What is FINRA Arbitration?
Arbitration is a contractual process to resolve disputes between parties in a private forum. Typically, brokerage firms and customers will enter into a contractual agreement before the customer opens their brokerage account. Most agreements include a provision which compels the parties to resolve certain disputes through arbitration rather than a judicial proceeding such as a lawsuit in a state or federal court.
The arbitration process is not public and imposes significant restrictions on a parties’ ability to conduct discovery, such as document requests and depositions. Parties also lose the benefit of procedural and due process mechanisms such as appellate review.

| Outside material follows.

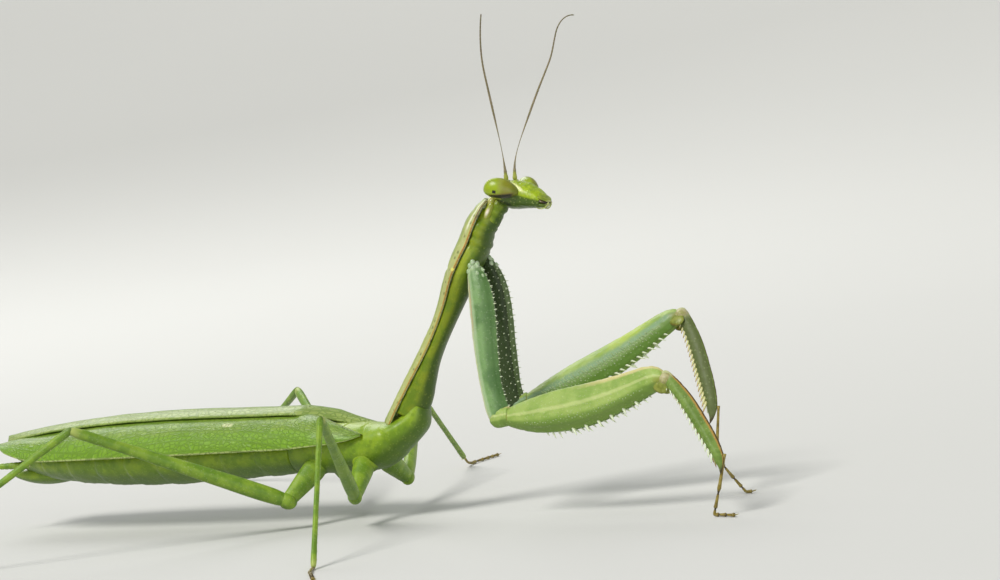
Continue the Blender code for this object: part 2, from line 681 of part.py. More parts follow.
def build_walking_leg(name, ring_of_trunk):
    """One middle or hind leg from its root on the trunk to the foot."""
    plan = WALKING[name]
    kind, side = name.split("_")
    back, out, height = plan["root"]
    thick, thin = WALKING_THICK[kind]
    root = trunk_point(-back, out * SIDES[side], height - TRUNK_HEIGHT)
    hip = root + heading(*plan["coxa"][:2]) * plan["coxa"][2]
    knee = hip + heading(*plan["femur"][:2]) * plan["femur"][2]
    ankle = knee + heading(*plan["tibia"][:2]) * plan["tibia"][2]
    label = f"_{kind}_{side}"
    coxa = walking_limb("coxa" + label, root, plan["coxa"], 1.15, 0.85, "walking_leg")
    femur = walking_limb("femur" + label, hip, plan["femur"], thick, thin + 0.1, "walking_leg")
    tibia = walking_limb("tibia" + label, knee, plan["tibia"], thin + 0.05, thin - 0.08, "walking_leg")
    yaw, pitch = plan["tibia"][:2]
    foot_yaw, foot_length = plan["tarsus"]
    steps = ((yaw, pitch, 1.2), ((yaw + foot_yaw) / 2, -12, 2.2), (foot_yaw, -4, foot_length - 3.4))
    tarsus = build_tarsus("tarsus" + label, ankle + heading(yaw, pitch) * 0.3, steps)
    make_room(coxa, ring_of_trunk)
    make_room(coxa, femur)
    make_room(femur, tibia)
    make_room(tibia, tarsus)


def main():
    """Clear the scene and model the whole animal."""
    for old in list(bpy.data.objects):
        bpy.data.objects.remove(old, do_unlink=True)
    pronotum = build_pronotum()
    prosternum = build_prosternum()
    head = build_head()
    neck = build_neck()
    labrum = build_labrum()
    for side in SIDES:
        make_room(head, build_eye(side))
        antenna = build_antenna(side)
        make_room(antenna, head, 0.05)
        build_mandible(side)
        make_room(build_palp(side), head)
        coxa = build_fore_leg(side)
        make_room(coxa, prosternum)
        make_room(coxa, pronotum)
    make_room(neck, head)
    make_room(neck, pronotum)
    make_room(neck, prosternum)
    rings = {"mid": build_mesothorax(), "hind": build_metathorax()}
    make_room(rings["mid"], pronotum)
    make_room(rings["mid"], prosternum)
    abdomen = build_abdomen()
    ovipositor = build_ovipositor()
    make_room(ovipositor, abdomen)
    for side in SIDES:
        make_room(build_cercus(side), abdomen)
    for name in WINGS:
        build_wing(name)
    for name in WALKING:
        build_walking_leg(name, rings[name.split("_")[0]])


main()
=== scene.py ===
"""Praying mantis, life size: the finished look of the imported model.

Every piece is modelled in millimetres in its own frame, with X along the limb or plate,
and is then laid in the shared frame: +X towards the head, +Y to the animal's left, +Z up.
Two attributes go with each piece for its finish to read: own_place, the millimetres in
the piece's own frame, and own_section, the place round its section and along it.
"""

import logging
import math
from dataclasses import dataclass
from enum import Enum
from typing import Any, Iterable, Sequence

import bmesh
import bpy
from mathutils import Euler, Matrix, Vector, noise

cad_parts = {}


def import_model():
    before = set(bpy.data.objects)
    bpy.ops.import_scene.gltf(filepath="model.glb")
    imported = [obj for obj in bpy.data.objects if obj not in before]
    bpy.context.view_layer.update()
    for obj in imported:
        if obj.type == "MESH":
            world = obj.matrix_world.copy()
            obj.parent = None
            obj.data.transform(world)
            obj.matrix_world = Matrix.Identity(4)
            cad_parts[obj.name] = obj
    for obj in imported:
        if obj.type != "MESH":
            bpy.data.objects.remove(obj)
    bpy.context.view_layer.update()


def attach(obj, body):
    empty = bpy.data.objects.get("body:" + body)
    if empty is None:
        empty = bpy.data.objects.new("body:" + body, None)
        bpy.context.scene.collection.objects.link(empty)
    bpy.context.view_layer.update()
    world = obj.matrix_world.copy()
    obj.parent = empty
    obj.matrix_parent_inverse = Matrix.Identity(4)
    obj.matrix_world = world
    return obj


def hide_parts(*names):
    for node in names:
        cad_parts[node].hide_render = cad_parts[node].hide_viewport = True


LOG = logging.getLogger("mantis")
MM = 0.001
HINGE = Vector((8.3, -2.0, 12.0))  # joint between the raised and the level thorax
TRUNK_OFFSET_Y = -0.35
TRUNK_HEIGHT = 7.9
PROTHORAX_TURN = (16.8, 57.84)  # yaw and pitch of the raised thorax
HEAD_SPOT = HINGE + Vector((14.03, 4.22, 21.0))
HEAD_TURN = (16.5, 69.3, -21.5)
HEAD_GLANCE = -3.0  # degrees that the face is turned to the animal's right

Table = tuple[tuple[float, float], ...]
Piece = bpy.types.Object
Ring = list[tuple[Vector, Vector]]  # points with their own_section


class Side(Enum):
    """The animal's own right and left."""

    RIGHT = "right"
    LEFT = "left"

    @property
    def sign(self) -> int:
        """Minus one on the right, where Y is negative."""
        return -1 if self is Side.RIGHT else 1


class Channel(Enum):
    """A measure that a finish can read: an attribute and one of its components."""

    AHEAD = ("own_place", 0)  # millimetres along the piece
    ACROSS = ("own_place", 1)  # millimetres across it
    RISE = ("own_place", 2)  # millimetres above its axis
    OUTER = ("own_section", 0)  # 1 on the outer face, -1 on the inner
    UPPER = ("own_section", 1)  # 1 along the upper edge, -1 along the lower
    SHARE = ("own_section", 2)  # 0 at the root, 1 at the end

# ---------------------------------------------------------------- measures


def profile(table: Table, at: float) -> float:
    """Read a size table at a station, on one smooth curve through its entries.

    Args:
        table: Pairs of station and size, in rising order of station.
        at: The station to read.

    Returns:
        The size there, held level beyond both ends.
    """
    if at <= table[0][0]:
        return table[0][1]
    if at >= table[-1][0]:
        return table[-1][1]
    slopes = [(b[1] - a[1]) / (b[0] - a[0]) for a, b in zip(table, table[1:])]
    tangents = [slopes[0]]
    for before, after in zip(slopes, slopes[1:]):
        tangents.append(0.0 if before * after <= 0 else (before + after) / 2)
    tangents.append(slopes[-1])
    i = max(k for k in range(len(table) - 1) if table[k][0] <= at)
    (low, start), (high, end) = table[i], table[i + 1]
    span = high - low
    t = (at - low) / span
    return (
        start * (2 * t**3 - 3 * t**2 + 1)
        + tangents[i] * span * (t**3 - 2 * t**2 + t)
        + end * (3 * t**2 - 2 * t**3)
        + tangents[i + 1] * span * (t**3 - t**2)
    )


def spread(start: float, end: float, count: int) -> list[float]:
    """Evenly spaced stations, both ends included."""
    return [start + (end - start) * i / (count - 1) for i in range(count)]


def ramp(value: float, start: float, end: float) -> float:
    """Even rise from 0 at the start to 1 at the end."""
    return min(1.0, max(0.0, (value - start) / (end - start)))


def circle(count: int) -> list[tuple[float, float]]:
    """Cosine and sine of evenly spaced angles all round."""
    angles = [math.tau * i / count for i in range(count)]
    return [(math.cos(angle), math.sin(angle)) for angle in angles]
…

In arbitration, a person or group of person is appointed to serve as the arbitration panel. The arbitrators hear the arguments and review the evidence of all sides and then decides how the matter should be resolved. Arbitrators are not required to be attorneys. Finally, arbitration awards issued by arbitration panels are subject to review by a court only on a very limited basis.
What is FINRA Mediation?
FINRA also offers mediation services. Mediation is a more informal process than arbitration, and it is entirely voluntary. In mediation, the parties meet with an independent mediator who attempts to resolve the dispute between the parties. The mediator will discuss the strengths and weaknesses of the claim, discuss potential outcomes, and provide her opinion on the settlement value of the case. Unlike arbitrators, mediators have no authority decide the matter.